— Directions for this task —
Your task is to copy every line of this material exactly.

##### Source data #####

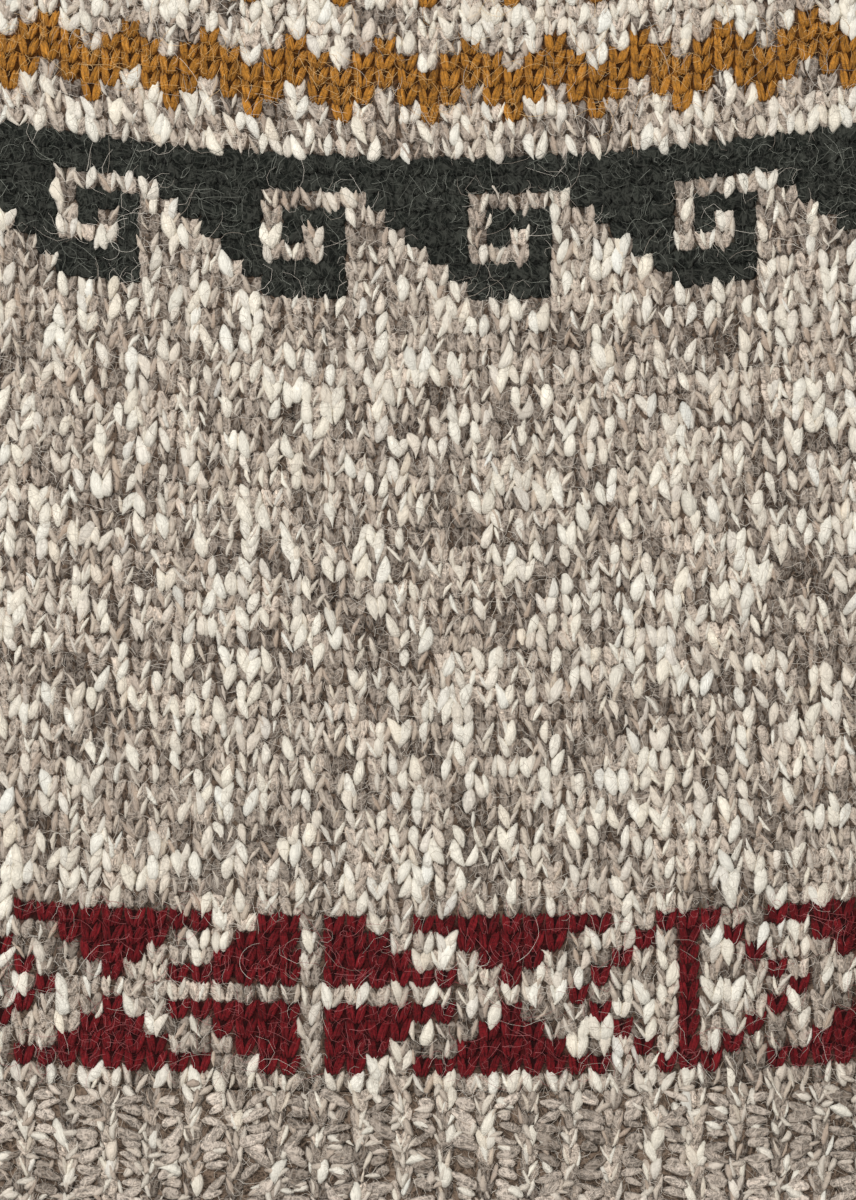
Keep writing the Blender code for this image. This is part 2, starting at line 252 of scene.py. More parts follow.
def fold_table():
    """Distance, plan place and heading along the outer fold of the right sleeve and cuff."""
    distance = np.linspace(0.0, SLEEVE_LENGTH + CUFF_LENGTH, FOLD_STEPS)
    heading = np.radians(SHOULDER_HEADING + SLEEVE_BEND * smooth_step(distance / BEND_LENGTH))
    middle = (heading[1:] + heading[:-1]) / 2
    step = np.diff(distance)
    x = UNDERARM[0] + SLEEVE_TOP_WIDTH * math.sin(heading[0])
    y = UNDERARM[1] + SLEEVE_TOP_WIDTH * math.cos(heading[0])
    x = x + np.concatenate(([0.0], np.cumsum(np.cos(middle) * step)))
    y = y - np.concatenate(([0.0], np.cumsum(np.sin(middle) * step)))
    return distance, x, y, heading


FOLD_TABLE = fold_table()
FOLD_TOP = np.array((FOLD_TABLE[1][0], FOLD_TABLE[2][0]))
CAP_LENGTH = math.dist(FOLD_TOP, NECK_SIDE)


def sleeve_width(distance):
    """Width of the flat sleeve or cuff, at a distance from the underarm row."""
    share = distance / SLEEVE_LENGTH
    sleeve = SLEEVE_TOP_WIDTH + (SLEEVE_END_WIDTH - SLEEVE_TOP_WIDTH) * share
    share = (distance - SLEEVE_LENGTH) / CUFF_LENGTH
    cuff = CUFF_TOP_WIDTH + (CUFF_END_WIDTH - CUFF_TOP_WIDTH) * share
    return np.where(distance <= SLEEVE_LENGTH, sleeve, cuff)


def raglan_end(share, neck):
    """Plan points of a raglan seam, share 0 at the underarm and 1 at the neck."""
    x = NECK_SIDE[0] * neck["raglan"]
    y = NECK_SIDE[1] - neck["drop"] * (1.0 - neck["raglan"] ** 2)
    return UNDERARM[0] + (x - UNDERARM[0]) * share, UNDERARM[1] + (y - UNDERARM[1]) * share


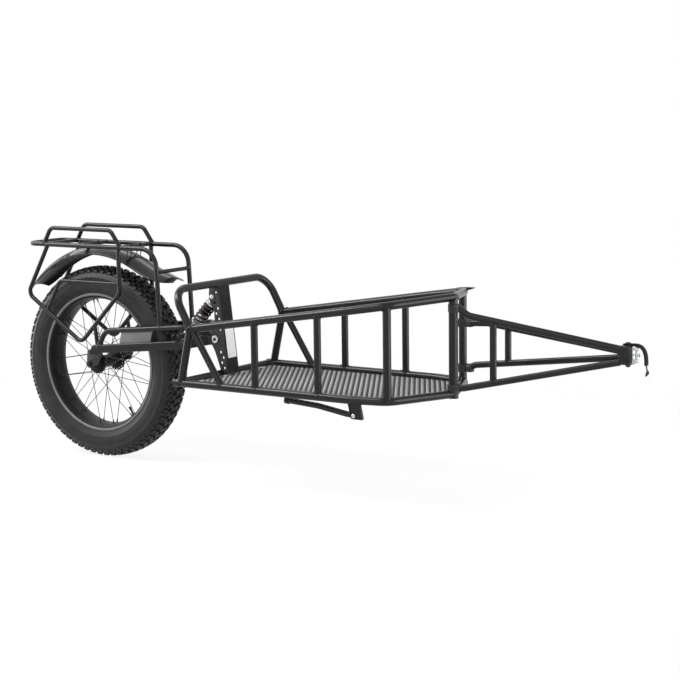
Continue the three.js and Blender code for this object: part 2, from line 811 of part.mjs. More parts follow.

#####

— Exercise response —
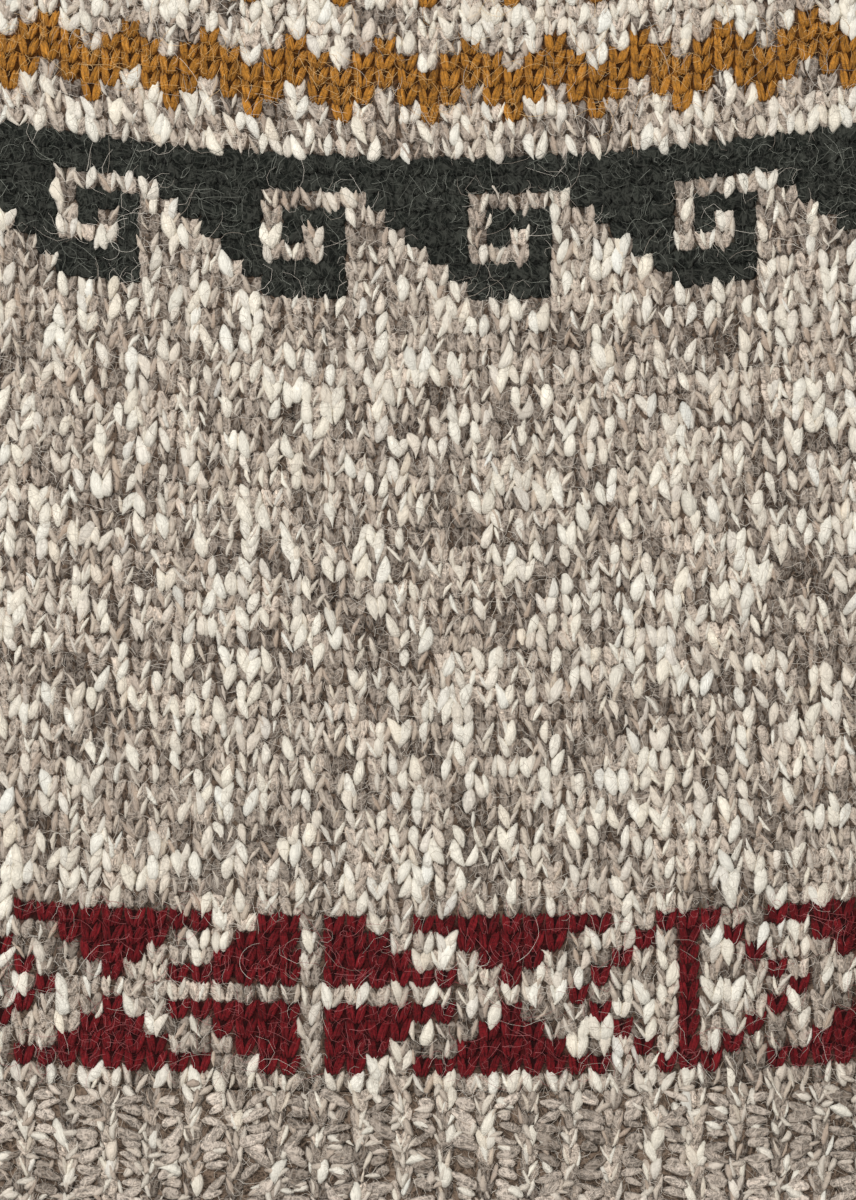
Keep writing the Blender code for this image. This is part 2, starting at line 252 of scene.py. More parts follow.
def fold_table():
    """Distance, plan place and heading along the outer fold of the right sleeve and cuff."""
    distance = np.linspace(0.0, SLEEVE_LENGTH + CUFF_LENGTH, FOLD_STEPS)
    heading = np.radians(SHOULDER_HEADING + SLEEVE_BEND * smooth_step(distance / BEND_LENGTH))
    middle = (heading[1:] + heading[:-1]) / 2
    step = np.diff(distance)
    x = UNDERARM[0] + SLEEVE_TOP_WIDTH * math.sin(heading[0])
    y = UNDERARM[1] + SLEEVE_TOP_WIDTH * math.cos(heading[0])
    x = x + np.concatenate(([0.0], np.cumsum(np.cos(middle) * step)))
    y = y - np.concatenate(([0.0], np.cumsum(np.sin(middle) * step)))
    return distance, x, y, heading


FOLD_TABLE = fold_table()
FOLD_TOP = np.array((FOLD_TABLE[1][0], FOLD_TABLE[2][0]))
CAP_LENGTH = math.dist(FOLD_TOP, NECK_SIDE)


def sleeve_width(distance):
    """Width of the flat sleeve or cuff, at a distance from the underarm row."""
    share = distance / SLEEVE_LENGTH
    sleeve = SLEEVE_TOP_WIDTH + (SLEEVE_END_WIDTH - SLEEVE_TOP_WIDTH) * share
    share = (distance - SLEEVE_LENGTH) / CUFF_LENGTH
    cuff = CUFF_TOP_WIDTH + (CUFF_END_WIDTH - CUFF_TOP_WIDTH) * share
    return np.where(distance <= SLEEVE_LENGTH, sleeve, cuff)


def raglan_end(share, neck):
    """Plan points of a raglan seam, share 0 at the underarm and 1 at the neck."""
    x = NECK_SIDE[0] * neck["raglan"]
    y = NECK_SIDE[1] - neck["drop"] * (1.0 - neck["raglan"] ** 2)
    return UNDERARM[0] + (x - UNDERARM[0]) * share, UNDERARM[1] + (y - UNDERARM[1]) * share


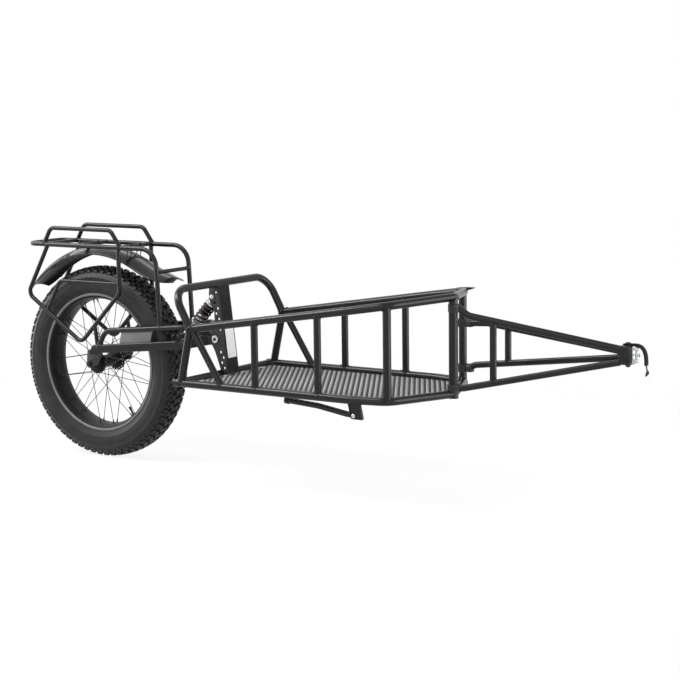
Continue the three.js and Blender code for this object: part 2, from line 811 of part.mjs. More parts follow.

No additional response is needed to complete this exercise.